Measures to limit non-GHG emissions

The IMO has historically addressed air pollutants mostly through the MARPOL Annex VI framework. In January 2020 the mandatory new limit for sulphur content of marine fuels of 0.50% came into force. This limit was previously 3.50%. Sulphur oxide (SOx) emissions from ships’ combustion engines cause acid rain and generate fine dust, damaging human health (European Commission, 2020). A mechanism that has been introduced to control air pollutant emissions is the Emissions Control Areas (ECA) that establishes limits to minimise airborne emissions from ships. There are currently four ECAs in the world that protect densely-populated coastal regions with high ship traffic (Mao et al., 2019).

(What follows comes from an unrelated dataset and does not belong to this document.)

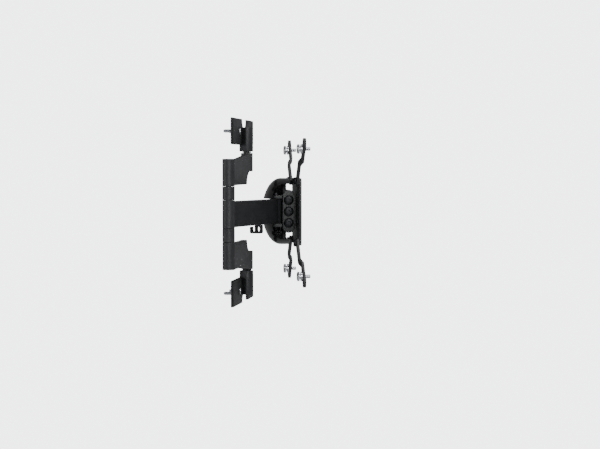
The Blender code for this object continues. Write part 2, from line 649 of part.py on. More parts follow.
def arc_slot(name, centre, radius, middle, half_sweep, half_width):
    """A curved slot about the tilt axis, as a cutter along X."""
    outer = arc(centre, radius + half_width, middle - half_sweep, middle + half_sweep, 8)
    inner = arc(centre, radius - half_width, middle + half_sweep, middle - half_sweep, 8)
    turn = math.radians(middle + half_sweep)
    end = (centre[0] + radius * math.cos(turn), centre[1] + radius * math.sin(turn))
    first = math.radians(middle - half_sweep)
    start = (centre[0] + radius * math.cos(first), centre[1] + radius * math.sin(first))
    outline = outer + arc(end, half_width, middle + half_sweep, middle + half_sweep + 180, 8)[1:-1]
    outline += inner + arc(start, half_width, middle - half_sweep + 180, middle - half_sweep + 360, 8)[1:-1]
    return prism(name, outline, -0.05, 0.05, "x", helper=True)


def tilt_bracket(materials, tilt_axis):
    """Two long cheeks outside the block and the base that carries the plate. Origin on the tilt axis."""
    inner = BLOCK_HALF + GAP
    outer = inner + CHEEK_THICK
    base_front = -(TV_FACE - TILT_OUT - PLATE_THICK - GAP)
    base_back = base_front + BASE_THICK
    middle = inner + CHEEK_THICK / 2
    base = prism("tilt_bracket", box_outline(-middle, middle, -BASE_HALF_HEIGHT + STEP, BASE_HALF_HEIGHT - STEP),
                 base_front, base_back, "y", materials["coat"], tilt_axis)
    round_radius = CHEEK_WIDTH / 2
    straight = CHEEK_HALF_HEIGHT - round_radius
    outline = arc((0.0, straight), round_radius, 0, 180, 12)
    outline += [(-round_radius, BASE_HALF_HEIGHT), (base_front + STEP, BASE_HALF_HEIGHT),
                (base_front + STEP, -BASE_HALF_HEIGHT), (-round_radius, -BASE_HALF_HEIGHT)]
    outline += arc((0.0, -straight), round_radius, 180, 360, 12)
    for end in END_NAMES:
        low, high = sorted((end * inner, end * outer))
        join(base, prism(f"tilt_bracket_{END_NAMES[end]}_cheek", outline, low, high, "x", helper=True))
    slots = [arc_slot(f"tilt_bracket_slot_{step}", (0.0, 0.0), TILT_BOLT_STEP, step * 90.0,
                      TILT_MOST + 1.5, TILT_BOLT_RADIUS + GAP) for step in (-1, 1)]
    pivot = disc("tilt_bracket_pivot", bore(TILT_BOLT_RADIUS), -0.05, 0.05, axis="x", helper=True)
    cut(base, pivot, *slots)


def television_plate(materials, tilt_axis):
    front = -(TV_FACE - TILT_OUT)
    plate = prism("television_plate", rounded_outline(-PLATE_HALF, PLATE_HALF, -PLATE_HALF, PLATE_HALF, PLATE_CORNER),
                  front, front + PLATE_THICK, "y", materials["coat"], tilt_axis)
    holes = []
    for end in END_NAMES:
        holes.append(prism(f"plate_slot_{END_NAMES[end]}", obround((end * 0.0260, -0.0040), 0.0110, 0.0026),
                           -0.05, 0.05, "y", helper=True))
        for side in SIDE_NAMES:
            tag = f"{SIDE_NAMES[side]}_{END_NAMES[end]}"
            holes.append(disc(f"plate_clamp_hole_{tag}", CLAMP_RADIUS + GAP, -0.05, 0.05,
                              (end * ARM_PIVOT, side * ARM_PIVOT), "y", helper=True, sides=SCREW_SIDES))
            holes.append(disc(f"plate_spare_hole_{tag}", 0.0028, -0.05, 0.05,
                              (end * 0.0375, side * 0.0375), "y", helper=True, sides=SCREW_SIDES))
    cut(plate, *holes)


def television_arm(side, end, materials, arm_axis):
    """A strip from the plate's corner out to the screw. Its frame has X along the strip and Z across it."""
    name = f"{SIDE_NAMES[side]}_{END_NAMES[end]}_tv_arm"
    plate_back = -(TV_FACE - TILT_OUT) + PLATE_THICK
    inner_front = plate_back + GAP
    outer_front = -(TV_FACE - TILT_OUT)
    thick = TV_ARM_THICK
    diagonal = math.sqrt(2.0)
    joggle = (TV_ARM_JOGGLE - ARM_PIVOT) * diagonal
    tip = (TV_ARM_TIP - ARM_PIVOT) * diagonal
    reach = tip + TV_ARM_TIP_RADIUS
    start, stop = joggle - 0.004, joggle + 0.004
    profile = [(-0.02, inner_front), (start, inner_front), (stop, outer_front), (reach + 0.01, outer_front),
               (reach + 0.01, outer_front + thick), (stop, outer_front + thick), (start, inner_front + thick),
               (-0.02, inner_front + thick)]
    width = 2 * TV_ARM_TIP_RADIUS
    strip = prism(name, profile, -width, width, "z", materials["coat"], arm_axis)
    waist_start, waist_stop = 0.014, tip - 0.020
    plan = arc((0.0, 0.0), TV_ARM_INNER_RADIUS, 90, 270, 12)
    plan += [(waist_start, -TV_ARM_WAIST), (waist_stop, -TV_ARM_WAIST)]
    plan += arc((tip, 0.0), TV_ARM_TIP_RADIUS, -90, 90, 12)
    plan += [(waist_stop, TV_ARM_WAIST), (waist_start, TV_ARM_WAIST)]
    trim = prism(f"{name}_trim", plan, -0.1, 0.1, "y", helper=True)
    trim.parent = arm_axis
    boolean(strip, trim, "INTERSECT")
    pivot = disc(f"{name}_pivot", bore(CLAMP_RADIUS), -0.1, 0.1, axis="y", helper=True)
    screw_at = (TV_HOLE - ARM_PIVOT) * diagonal
    slot = prism(f"{name}_slot", obround((screw_at + 0.0020, 0.0), TV_SLOT, TV_SCREW_RADIUS + GAP, upright=False),
                 -0.1, 0.1, "y", helper=True)
    cut(strip, pivot, slot)


def clamp_screw(side, end, materials, tilt_axis):
    """Clamps an arm's inner end to the plate. The arm turns on it."""
    centre = (end * ARM_PIVOT, side * ARM_PIVOT)
    front = -(TV_FACE - TILT_OUT) + GAP
    seat = -(TV_FACE - TILT_OUT) + PLATE_THICK + GAP + TV_ARM_THICK + GAP
    head = seat + CLAMP_HEAD_HEIGHT
    name = f"{SIDE_NAMES[side]}_{END_NAMES[end]}_clamp_screw"
    profile = [(0.0, front), (CLAMP_RADIUS, front), (CLAMP_RADIUS, seat), (CLAMP_HEAD_RADIUS, seat),
               (CLAMP_HEAD_RADIUS, head - 0.0010), (CLAMP_HEAD_RADIUS * 0.8, head), (0.0, head)]
    screw = turned(name, profile, centre, "y", material=materials["steel"], parent=tilt_axis, sides=SCREW_SIDES)
    socket = prism(f"{name}_socket", hex_outline(centre, 0.0024), head - 0.0022, head + 0.01, "y", helper=True)
    cut(screw, socket)


def television_screw(side, end, materials, arm_axis):
    """A long screw with a round head standing off the arm on its collar, along the arm frame's Y."""
    centre = ((TV_HOLE - ARM_PIVOT) * math.sqrt(2.0), 0.0)
    face = -(TV_FACE - TILT_OUT)
    seat = face + TV_ARM_THICK + GAP
    head = face + TV_SCREW_STAND
    name = f"{SIDE_NAMES[side]}_{END_NAMES[end]}_tv_screw"
    profile = [
        (0.0, face - TV_SCREW_BITE), (TV_SCREW_RADIUS, face - TV_SCREW_BITE), (TV_SCREW_RADIUS, seat),
        (TV_SCREW_HEAD, seat), (TV_SCREW_HEAD, seat + 0.0026), (TV_SCREW_RADIUS + 0.0010, seat + 0.0026),
        (TV_SCREW_RADIUS + 0.0010, head - 0.0038), (TV_SCREW_HEAD, head - 0.0038),
        (TV_SCREW_HEAD, head - 0.0010), (TV_SCREW_HEAD * 0.8, head), (0.0, head),
    ]
    screw = turned(name, profile, centre, "y", material=materials["zinc"], parent=arm_axis, sides=SCREW_SIDES)
    socket = prism(f"{name}_socket", hex_outline(centre, 0.0030), head - 0.0026, head + 0.01, "y", helper=True)
    cut(screw, socket)


# Assembly


def build_wall_side(materials):
    for side in SIDE_NAMES:
        wall_bracket(side, materials)
        hinge_pin(side, materials)
        for end in END_NAMES:
            bracket_cover(side, end, materials)
            wall_screws(side, end, materials)


def build_links(materials, wall_axis):
    for side in SIDE_NAMES:
        inner_link(side, materials, wall_axis)
        hinge_fittings(side, materials, wall_axis)
    elbow_bolt(materials, wall_axis)


def build_head(materials, swivel_axis, tilt_axis):
    swivel_yoke(materials, swivel_axis)
    swivel_bolt(materials, swivel_axis)
    tilt_bolts(materials, swivel_axis)
    dome_cover(materials, swivel_axis)
    tilt_bracket(materials, tilt_axis)
    television_plate(materials, tilt_axis)
    for side in SIDE_NAMES:
        for end in END_NAMES:
            clamp_screw(side, end, materials, tilt_axis)
            name = f"{SIDE_NAMES[side]}_{END_NAMES[end]}_arm_axis"
            arm_axis = axis_empty(name, (end * ARM_PIVOT, 0.0, side * ARM_PIVOT), parent=tilt_axis)
            across = math.atan2(side, end)
            arm_axis.rotation_euler = (0.0, -across, 0.0)
            television_arm(side, end, materials, arm_axis)
            television_screw(side, end, materials, arm_axis)


def main():
    clear_scene()
    materials = make_materials()
    wall_axis = axis_empty("wall_hinge_axis", (0.0, -HINGE_OUT, 0.0))
    elbow_axis = axis_empty("elbow_axis", ELBOW, ARM_TURN)
    swivel_axis = axis_empty("swivel_axis", SWIVEL, HEAD_TURN)
    tilt_axis = axis_empty("tilt_axis", (0.0, -TILT_OUT, 0.0), parent=swivel_axis)
    build_wall_side(materials)
    build_links(materials, wall_axis)
    middle_arm(materials, elbow_axis)
    cable_clip(materials, elbow_axis)
    build_head(materials, swivel_axis, tilt_axis)


main()
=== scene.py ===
"""Full motion television wall mount, half folded, in its visible finish.

The mount hangs on the plane Y = 0 and stands out towards -Y. Upper and lower halves mirror each other.
"""

import json
import math

import bpy
from mathutils import Matrix, Vector


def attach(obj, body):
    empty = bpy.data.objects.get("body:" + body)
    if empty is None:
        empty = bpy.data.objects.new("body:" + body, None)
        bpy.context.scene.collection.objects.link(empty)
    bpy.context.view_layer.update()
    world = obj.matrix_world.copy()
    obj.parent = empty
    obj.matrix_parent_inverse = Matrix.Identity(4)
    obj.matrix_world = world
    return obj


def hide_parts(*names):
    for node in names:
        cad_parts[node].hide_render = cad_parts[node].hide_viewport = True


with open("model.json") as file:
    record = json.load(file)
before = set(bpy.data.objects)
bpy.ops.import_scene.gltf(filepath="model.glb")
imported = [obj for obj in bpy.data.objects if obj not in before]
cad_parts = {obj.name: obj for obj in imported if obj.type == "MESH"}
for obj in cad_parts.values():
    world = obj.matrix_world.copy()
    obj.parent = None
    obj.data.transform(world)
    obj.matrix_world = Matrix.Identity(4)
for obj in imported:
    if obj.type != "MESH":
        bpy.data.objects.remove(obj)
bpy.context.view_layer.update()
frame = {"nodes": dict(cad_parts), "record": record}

# Sizes of the mount, in metres
BRACKET_CENTRE = 0.030
LOBE_ENDS = {-1: -0.090, 1: 0.1185}
BRACKET_LOW = 0.1075
BRACKET_HIGH = 0.150
BRACKET_THICK = 0.0026
LOBE_INNER = 0.0610
LOBE_CORNER = 0.004
WEB_THICK = 0.0048
NOTCH_HALF = 0.032
NOTCH_DEPTH = 0.0135
NOTCH_CORNER = 0.0125
STEM_HALF = 0.034
COVER_MARGIN = 0.0006
COVER_WALL = 0.0022
COVER_TOP = 0.0009
HINGE_OUT = 0.012
BARREL_RADIUS = 0.0103
BARREL_LOW = 0.0970
BARREL_HIGH = 0.1360
PIN_CAP = 0.0030
PIN_RADIUS = 0.0045
SCREW_ROW = 0.12875
INNER_SCREW_OFF = 0.049
OUTER_SCREW_IN = 0.0185
POCKET_DEPTH = 0.0026
POCKET_RADIUS = 0.0076
SHANK_RADIUS = 0.0030
SCREW_HEAD_RADIUS = 0.0062
SCREW_TIP = 0.014

LINK_LENGTH = 0.180
LINK_THICK = 0.0186
LINK_BACK = 0.0005
KNUCKLE_RADIUS = 0.0097
KNUCKLE_HIGH = 0.0945
KNUCKLE_LOW = 0.0646
COLUMN_RADIUS = 0.00945
COLUMN_HIGH = 0.0842
LINK_LOW = 0.0423
ARM_KNUCKLE_HIGH = 0.0216
BOLT_RADIUS = 0.0040
CAP_SINK = 0.0005

ARM_LENGTH = 0.192
ARM_HALF = 0.01975
ARM_THICK = 0.0160
ARM_END_RADIUS = 0.0110
CLIP_AT = 0.116
CLIP_LENGTH = 0.010
CLIP_HEIGHT = 0.0135
CLIP_WALL = 0.0025
CLIP_CHANNEL = 0.0058

TV_FACE = 0.0366
TILT_OUT = 0.0194
EAR_RADIUS = 0.0120
EAR_THICK = 0.0060
WEB_BACK = 0.0120
BLOCK_HALF = 0.0146
BLOCK_ROUND = 0.0055
TILT_STEP = 0.0183
TILT_BOLT_RADIUS = 0.0025
TILT_HEAD_RADIUS = 0.0078
TILT_HEAD_HEIGHT = 0.0042
CHEEK_THICK = 0.0030
CHEEK_WIDTH = 0.0197
CHEEK_HALF = 0.0350
BASE_THICK = 0.0030
BASE_HALF = 0.0220
DOME_RADIUS = 0.0540
DOME_RIM = 0.0204
DOME_SKIRT = 0.0124
DOME_ROUND = 0.0300
DOME_WALL = 0.0030
LINING_WITHIN = 0.94   # of the outer surface's size, squared
DOME_BAND = 0.0095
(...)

While SOx emissions have a cooling effect, studies submitted to the IMO in February 2020 show that new hybrid fuels with 0.50% sulphur content could increase black carbon emissions from 10% to 85% compared to HFO (IMO, 2019c).

Market-based instruments

The Republic of the Marshall Islands, together with the Solomon Islands, have proposed that the IMO impose a greenhouse gas levy on all shipping emissions, with an initial price of USD 100/tCO2 , ratcheted up every five years (RNZ, 2021). These countries note that this price is below the USD 250-300/tCO2 price need to spur rapid decarbonisation; however they say it would be a start and could help support further research and development (Kachi et al., 2019).

The EU also approved the decision to include emissions from ships over 5,000 gross tonnes in the EU-ETS by January 2022 (Iago, 2020). Additionally, the European Parliament called for the establishment of an Ocean Fund to improve energy efficiency and decarbonisation of shipping, funded by 50% of revenue from the sale of allowances to the shipping industry.